- [GOAL] Pick out every line in the data below that holds "imported".

- [DATA SECTION]

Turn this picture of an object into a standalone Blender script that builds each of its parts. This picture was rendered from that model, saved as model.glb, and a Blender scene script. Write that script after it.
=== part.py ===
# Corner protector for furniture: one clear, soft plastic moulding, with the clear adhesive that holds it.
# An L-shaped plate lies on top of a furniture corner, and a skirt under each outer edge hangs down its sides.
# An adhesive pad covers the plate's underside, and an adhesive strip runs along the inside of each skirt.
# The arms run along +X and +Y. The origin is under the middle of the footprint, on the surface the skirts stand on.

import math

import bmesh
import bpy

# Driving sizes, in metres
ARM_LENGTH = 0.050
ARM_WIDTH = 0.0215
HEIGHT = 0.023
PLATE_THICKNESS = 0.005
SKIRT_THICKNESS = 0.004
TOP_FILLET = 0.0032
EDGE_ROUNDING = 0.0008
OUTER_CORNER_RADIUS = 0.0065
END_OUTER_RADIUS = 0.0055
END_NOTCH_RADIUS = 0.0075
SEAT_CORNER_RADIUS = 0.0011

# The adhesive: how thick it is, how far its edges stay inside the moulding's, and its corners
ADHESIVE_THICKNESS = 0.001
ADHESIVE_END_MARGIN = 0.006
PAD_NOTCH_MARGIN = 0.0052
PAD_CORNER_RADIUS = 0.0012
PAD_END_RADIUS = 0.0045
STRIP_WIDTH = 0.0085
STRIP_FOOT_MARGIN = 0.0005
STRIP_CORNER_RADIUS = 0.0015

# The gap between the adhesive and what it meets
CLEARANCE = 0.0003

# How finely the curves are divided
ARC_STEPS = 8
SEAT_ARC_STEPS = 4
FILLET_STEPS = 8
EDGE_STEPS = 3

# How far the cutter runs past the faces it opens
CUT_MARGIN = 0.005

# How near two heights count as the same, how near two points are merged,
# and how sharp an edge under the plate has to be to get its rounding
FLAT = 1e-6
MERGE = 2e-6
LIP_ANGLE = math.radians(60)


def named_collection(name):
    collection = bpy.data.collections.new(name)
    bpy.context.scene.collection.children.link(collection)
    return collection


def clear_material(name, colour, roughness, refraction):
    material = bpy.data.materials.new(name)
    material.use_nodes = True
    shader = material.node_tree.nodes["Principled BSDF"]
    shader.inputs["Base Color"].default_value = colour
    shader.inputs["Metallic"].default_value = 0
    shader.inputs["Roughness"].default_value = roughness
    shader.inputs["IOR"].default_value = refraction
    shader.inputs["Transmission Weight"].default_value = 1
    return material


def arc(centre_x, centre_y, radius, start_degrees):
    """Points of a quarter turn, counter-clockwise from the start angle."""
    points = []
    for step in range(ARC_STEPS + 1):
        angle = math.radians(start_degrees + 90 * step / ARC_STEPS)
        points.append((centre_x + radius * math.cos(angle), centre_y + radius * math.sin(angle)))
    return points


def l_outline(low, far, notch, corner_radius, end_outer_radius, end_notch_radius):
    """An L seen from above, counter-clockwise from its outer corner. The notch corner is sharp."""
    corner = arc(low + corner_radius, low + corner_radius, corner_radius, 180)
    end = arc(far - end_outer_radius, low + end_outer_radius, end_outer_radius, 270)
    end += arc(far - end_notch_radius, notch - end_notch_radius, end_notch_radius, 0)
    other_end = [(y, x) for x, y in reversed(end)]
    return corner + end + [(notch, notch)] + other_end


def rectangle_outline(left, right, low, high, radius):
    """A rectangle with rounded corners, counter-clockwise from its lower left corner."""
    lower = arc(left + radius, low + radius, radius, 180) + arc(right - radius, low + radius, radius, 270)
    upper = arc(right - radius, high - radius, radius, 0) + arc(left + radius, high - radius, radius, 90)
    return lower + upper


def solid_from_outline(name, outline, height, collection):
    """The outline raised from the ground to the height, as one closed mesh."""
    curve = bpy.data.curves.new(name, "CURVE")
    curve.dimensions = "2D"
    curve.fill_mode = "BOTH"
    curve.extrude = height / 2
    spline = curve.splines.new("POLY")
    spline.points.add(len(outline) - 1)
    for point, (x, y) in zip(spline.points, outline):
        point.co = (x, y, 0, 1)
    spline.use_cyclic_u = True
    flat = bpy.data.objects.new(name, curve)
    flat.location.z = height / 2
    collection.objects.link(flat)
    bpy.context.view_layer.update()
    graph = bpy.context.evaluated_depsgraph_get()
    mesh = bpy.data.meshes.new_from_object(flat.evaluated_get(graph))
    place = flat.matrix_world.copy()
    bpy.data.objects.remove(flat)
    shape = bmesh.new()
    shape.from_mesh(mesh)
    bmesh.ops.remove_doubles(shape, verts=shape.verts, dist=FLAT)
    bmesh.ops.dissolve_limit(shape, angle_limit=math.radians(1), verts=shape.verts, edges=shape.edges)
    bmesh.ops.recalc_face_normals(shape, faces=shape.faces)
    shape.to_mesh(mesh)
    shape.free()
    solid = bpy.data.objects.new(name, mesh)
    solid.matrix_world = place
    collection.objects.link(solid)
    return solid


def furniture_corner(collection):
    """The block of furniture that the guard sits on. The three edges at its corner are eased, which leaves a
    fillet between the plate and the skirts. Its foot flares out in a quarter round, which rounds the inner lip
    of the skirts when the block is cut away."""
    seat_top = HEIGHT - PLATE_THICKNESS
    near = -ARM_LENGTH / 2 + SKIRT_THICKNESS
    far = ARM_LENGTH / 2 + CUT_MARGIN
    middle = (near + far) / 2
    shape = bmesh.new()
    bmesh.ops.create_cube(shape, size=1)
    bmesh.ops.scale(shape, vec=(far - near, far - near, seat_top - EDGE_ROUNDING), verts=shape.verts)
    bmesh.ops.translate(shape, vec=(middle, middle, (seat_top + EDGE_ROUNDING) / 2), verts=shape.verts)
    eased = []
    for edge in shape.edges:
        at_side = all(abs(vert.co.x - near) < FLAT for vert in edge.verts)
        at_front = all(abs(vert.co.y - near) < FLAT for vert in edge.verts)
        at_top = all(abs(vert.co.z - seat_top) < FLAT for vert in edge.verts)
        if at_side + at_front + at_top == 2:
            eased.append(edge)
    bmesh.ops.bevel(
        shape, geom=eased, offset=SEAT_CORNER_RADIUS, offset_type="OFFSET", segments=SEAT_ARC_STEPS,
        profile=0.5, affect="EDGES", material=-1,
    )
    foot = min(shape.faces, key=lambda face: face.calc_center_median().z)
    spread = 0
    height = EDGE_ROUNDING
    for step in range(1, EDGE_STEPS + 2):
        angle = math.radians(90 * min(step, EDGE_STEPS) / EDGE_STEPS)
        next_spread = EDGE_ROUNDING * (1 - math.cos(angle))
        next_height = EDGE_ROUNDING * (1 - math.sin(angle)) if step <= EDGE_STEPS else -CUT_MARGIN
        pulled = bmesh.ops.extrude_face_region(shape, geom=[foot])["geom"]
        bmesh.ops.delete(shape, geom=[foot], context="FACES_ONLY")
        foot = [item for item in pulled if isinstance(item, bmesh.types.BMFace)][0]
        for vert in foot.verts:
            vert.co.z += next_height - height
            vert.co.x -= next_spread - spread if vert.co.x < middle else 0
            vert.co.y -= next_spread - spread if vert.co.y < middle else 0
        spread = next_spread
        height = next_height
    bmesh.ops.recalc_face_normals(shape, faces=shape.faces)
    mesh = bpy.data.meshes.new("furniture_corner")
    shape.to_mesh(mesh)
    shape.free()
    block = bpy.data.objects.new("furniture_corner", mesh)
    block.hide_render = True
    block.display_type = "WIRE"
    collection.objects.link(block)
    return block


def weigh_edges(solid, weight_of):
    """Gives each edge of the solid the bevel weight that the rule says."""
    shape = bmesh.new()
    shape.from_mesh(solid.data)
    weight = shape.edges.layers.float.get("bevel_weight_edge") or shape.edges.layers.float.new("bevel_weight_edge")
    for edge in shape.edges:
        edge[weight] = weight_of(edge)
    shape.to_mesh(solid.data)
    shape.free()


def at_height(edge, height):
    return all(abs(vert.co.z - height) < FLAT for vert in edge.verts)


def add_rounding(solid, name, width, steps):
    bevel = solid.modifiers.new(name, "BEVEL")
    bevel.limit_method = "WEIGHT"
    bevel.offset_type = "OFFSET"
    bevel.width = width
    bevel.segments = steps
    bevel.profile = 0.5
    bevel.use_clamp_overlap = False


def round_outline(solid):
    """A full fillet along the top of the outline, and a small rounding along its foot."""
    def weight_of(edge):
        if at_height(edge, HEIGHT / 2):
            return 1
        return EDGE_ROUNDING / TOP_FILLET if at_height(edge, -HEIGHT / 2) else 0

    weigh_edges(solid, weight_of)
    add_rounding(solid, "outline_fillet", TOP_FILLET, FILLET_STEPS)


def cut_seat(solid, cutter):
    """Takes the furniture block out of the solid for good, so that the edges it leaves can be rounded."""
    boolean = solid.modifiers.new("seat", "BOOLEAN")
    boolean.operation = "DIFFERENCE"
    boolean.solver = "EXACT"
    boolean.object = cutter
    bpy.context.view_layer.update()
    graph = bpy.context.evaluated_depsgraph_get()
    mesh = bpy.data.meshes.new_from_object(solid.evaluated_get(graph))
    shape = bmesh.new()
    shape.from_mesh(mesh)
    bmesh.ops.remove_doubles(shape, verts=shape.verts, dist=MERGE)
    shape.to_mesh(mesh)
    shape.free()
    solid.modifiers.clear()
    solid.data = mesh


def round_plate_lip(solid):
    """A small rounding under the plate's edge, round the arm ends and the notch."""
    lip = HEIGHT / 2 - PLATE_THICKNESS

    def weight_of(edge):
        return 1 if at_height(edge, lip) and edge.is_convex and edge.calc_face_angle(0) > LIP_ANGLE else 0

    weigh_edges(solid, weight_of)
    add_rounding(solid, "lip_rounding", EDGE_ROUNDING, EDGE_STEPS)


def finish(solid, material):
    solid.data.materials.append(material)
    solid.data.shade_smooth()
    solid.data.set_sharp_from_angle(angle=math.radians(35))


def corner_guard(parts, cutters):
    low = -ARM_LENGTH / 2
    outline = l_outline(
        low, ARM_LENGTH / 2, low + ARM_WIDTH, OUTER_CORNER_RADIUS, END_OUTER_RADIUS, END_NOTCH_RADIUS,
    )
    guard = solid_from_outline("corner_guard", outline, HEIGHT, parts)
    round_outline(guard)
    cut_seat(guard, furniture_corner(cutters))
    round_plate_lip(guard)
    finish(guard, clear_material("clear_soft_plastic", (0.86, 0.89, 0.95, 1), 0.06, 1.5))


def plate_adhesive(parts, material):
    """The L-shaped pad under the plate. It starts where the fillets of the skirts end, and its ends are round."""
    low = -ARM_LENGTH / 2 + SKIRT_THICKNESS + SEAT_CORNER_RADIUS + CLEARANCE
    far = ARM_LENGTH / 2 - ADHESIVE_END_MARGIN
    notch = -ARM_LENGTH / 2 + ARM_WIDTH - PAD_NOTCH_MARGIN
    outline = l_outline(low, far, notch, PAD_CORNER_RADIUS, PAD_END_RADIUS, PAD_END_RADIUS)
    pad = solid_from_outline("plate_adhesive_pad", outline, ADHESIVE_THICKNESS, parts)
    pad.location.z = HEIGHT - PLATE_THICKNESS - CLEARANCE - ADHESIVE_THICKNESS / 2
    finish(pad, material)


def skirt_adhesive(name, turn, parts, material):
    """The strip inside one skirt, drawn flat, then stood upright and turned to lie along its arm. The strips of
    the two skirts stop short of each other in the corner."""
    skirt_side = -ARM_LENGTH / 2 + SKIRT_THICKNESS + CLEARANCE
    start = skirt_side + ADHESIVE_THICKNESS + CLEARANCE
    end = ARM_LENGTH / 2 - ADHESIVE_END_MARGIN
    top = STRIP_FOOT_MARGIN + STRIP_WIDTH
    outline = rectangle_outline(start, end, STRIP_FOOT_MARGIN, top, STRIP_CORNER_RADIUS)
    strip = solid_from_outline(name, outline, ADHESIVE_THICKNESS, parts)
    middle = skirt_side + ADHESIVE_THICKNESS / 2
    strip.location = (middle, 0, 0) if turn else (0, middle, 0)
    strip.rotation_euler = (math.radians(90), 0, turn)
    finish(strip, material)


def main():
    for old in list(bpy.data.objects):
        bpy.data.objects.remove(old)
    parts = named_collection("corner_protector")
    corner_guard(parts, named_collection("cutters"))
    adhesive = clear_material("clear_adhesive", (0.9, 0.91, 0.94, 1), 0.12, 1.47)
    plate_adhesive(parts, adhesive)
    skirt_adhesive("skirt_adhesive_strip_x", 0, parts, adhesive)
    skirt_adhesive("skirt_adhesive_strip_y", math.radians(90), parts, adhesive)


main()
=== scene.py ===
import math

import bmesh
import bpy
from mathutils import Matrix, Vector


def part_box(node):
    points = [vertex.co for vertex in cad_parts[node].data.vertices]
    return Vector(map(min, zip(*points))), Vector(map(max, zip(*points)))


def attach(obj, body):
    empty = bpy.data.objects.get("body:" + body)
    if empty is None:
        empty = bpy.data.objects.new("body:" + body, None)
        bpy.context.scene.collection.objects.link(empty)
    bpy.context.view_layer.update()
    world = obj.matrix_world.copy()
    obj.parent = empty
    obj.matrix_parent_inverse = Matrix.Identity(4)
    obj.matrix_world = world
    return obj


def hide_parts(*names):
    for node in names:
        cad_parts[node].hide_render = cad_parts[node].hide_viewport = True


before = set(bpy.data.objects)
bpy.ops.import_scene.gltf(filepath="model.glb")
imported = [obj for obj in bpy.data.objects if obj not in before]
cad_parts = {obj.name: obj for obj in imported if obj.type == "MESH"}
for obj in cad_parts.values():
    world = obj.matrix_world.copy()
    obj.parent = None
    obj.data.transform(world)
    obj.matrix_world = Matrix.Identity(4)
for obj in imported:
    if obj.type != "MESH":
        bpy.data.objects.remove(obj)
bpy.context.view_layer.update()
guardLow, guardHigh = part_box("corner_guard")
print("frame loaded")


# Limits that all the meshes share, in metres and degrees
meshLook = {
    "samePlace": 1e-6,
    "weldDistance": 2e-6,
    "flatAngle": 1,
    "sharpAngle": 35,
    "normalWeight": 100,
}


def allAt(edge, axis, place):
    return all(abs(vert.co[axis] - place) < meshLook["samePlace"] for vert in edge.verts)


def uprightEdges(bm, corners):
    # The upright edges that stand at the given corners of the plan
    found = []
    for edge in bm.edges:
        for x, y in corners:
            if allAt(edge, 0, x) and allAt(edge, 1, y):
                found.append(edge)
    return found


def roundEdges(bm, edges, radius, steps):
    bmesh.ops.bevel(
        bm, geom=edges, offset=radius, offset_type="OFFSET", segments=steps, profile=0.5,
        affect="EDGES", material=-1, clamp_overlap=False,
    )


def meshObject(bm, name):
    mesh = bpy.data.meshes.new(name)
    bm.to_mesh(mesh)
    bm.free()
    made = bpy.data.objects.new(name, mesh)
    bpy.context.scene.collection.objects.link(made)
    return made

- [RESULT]
imported = [obj for obj in bpy.data.objects if obj not in before]
cad_parts = {obj.name: obj for obj in imported if obj.type == "MESH"}
for obj in imported:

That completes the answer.